I started boarding Coro in September of 2011. While I've been riding for most of my life, studied equine science in college and even worked at two different barns, in many ways I was like a new horse owner - I'd never been solely responsible for their care and had a lot to learn. The two horses had never needed anything beyond hay, although they got to be on pasture for part of the summer and my mom gave them a little bit of bran mixed with oats as a treat. I will also guarantee that they were eating the best hay in the county. Between the move, the new hay, and getting older, the horses did not come through their first winter with me very well. Through research and some trial and error I started supplementing their feed regimen - Notchee (Coro's Arabian mare companion who was my mother's horse) actually had to be cut back last fall as she started to look like she was expecting a foal any day.
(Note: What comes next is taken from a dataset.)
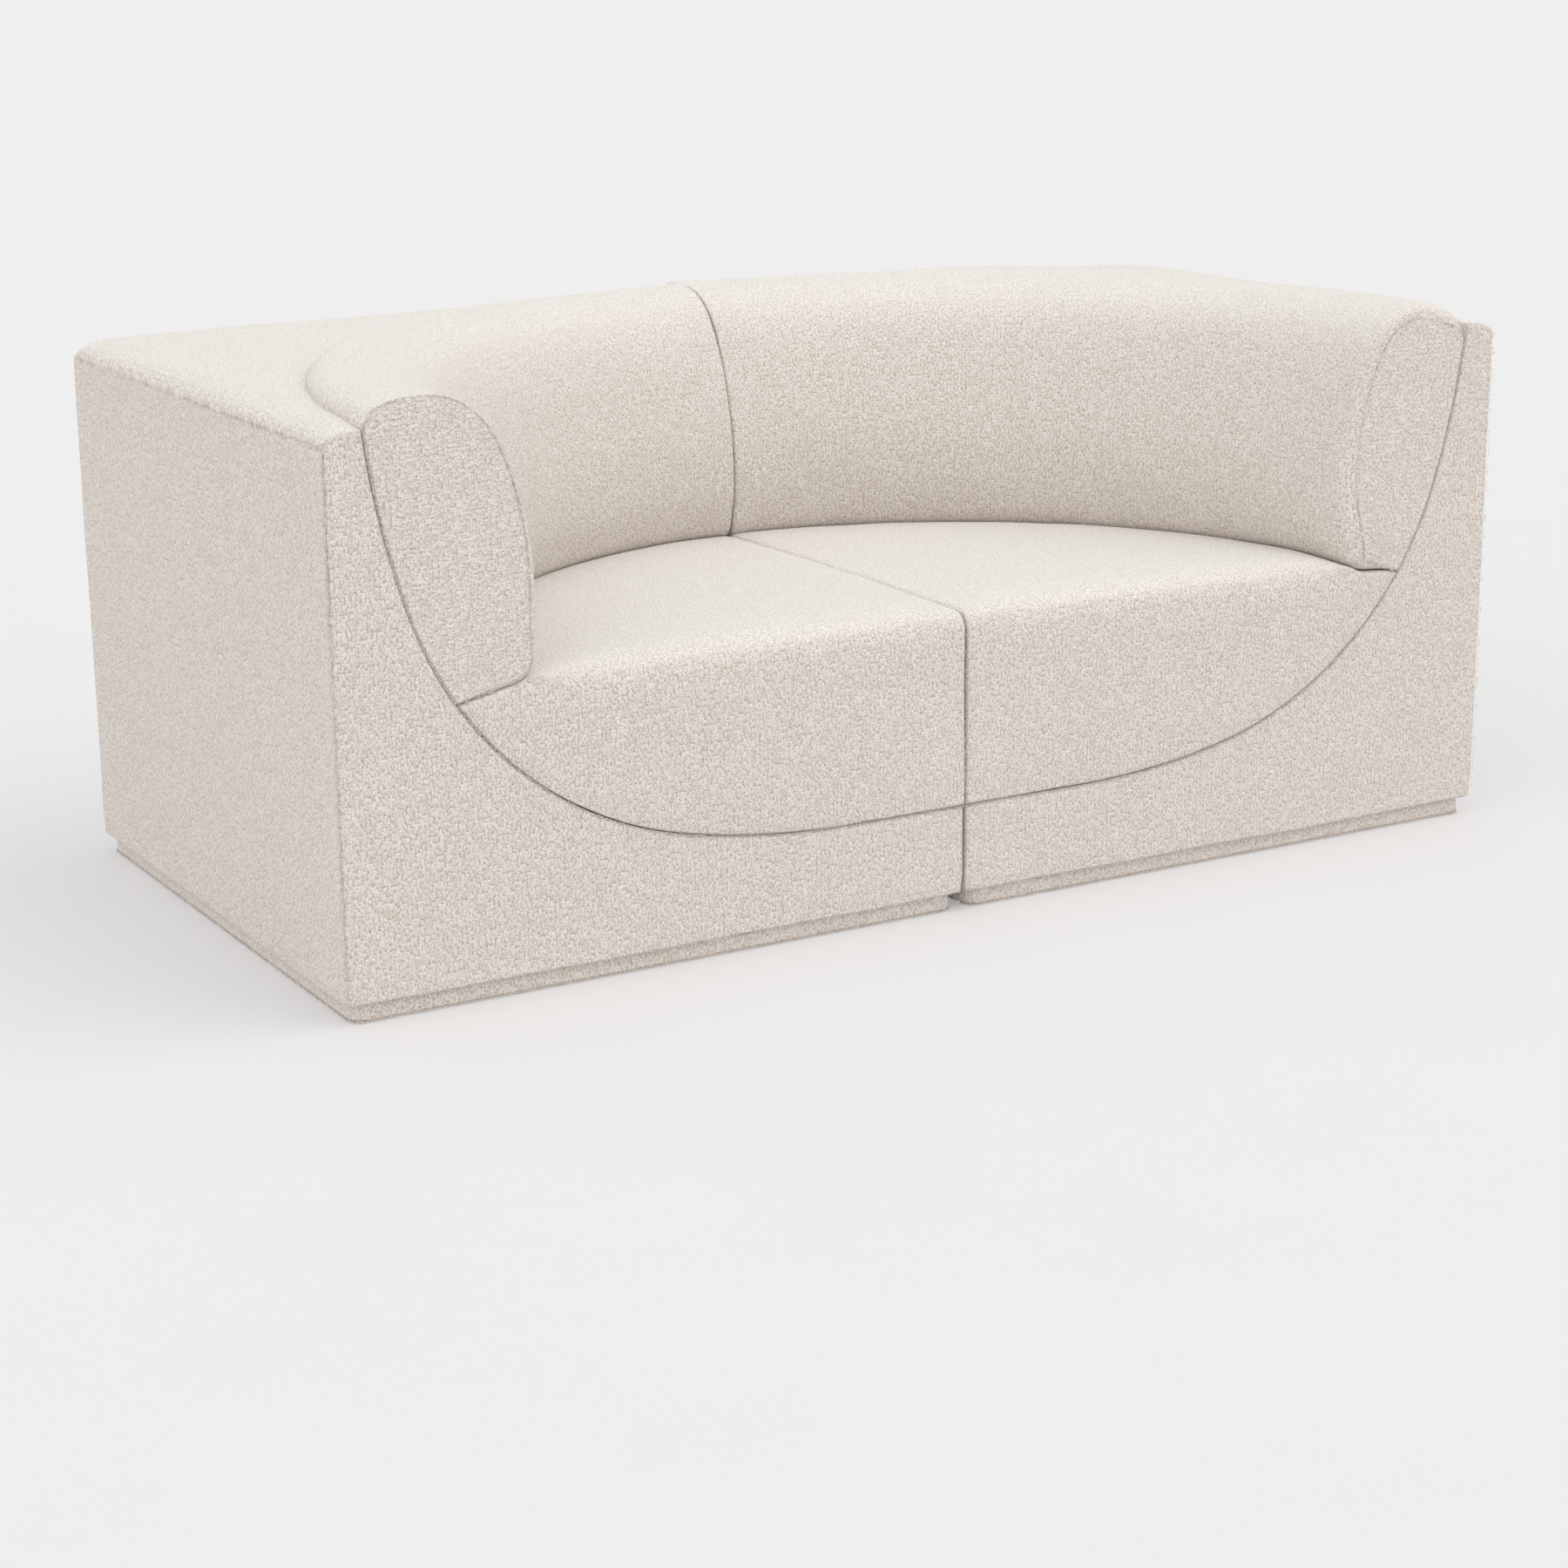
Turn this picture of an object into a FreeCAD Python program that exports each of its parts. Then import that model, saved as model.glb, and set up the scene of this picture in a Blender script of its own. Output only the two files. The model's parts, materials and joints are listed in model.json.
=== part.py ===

Coro now gets seven pounds of Triple Crown Senior and one pound of Envision in addition to the grass hay provided by my barn. I was really pleased with how he was looking last year, and happy that even under the sometimes-deceiving winter coat layer he came through in great condition. On Friday I had the vet out for spring shots and dental (Coro did not have his teeth floated as his heart murmur makes him a compromised candidate for sedation and as long as he is not losing weight we are trying to be conservative). Dr. C put the weight tape on Coro and chuckled - he knew I had been working really hard to put weight on him. "You're not going to believe this," he said with a grin. By his estimation Coro has gained about eighty pounds in the past year! It's nice to know I'm doing something right.
So, although Coro would like visitors to the barn to believe otherwise and is always begging through his window, he is in fact getting enough to eat.
I'd fall for that sweet begging look!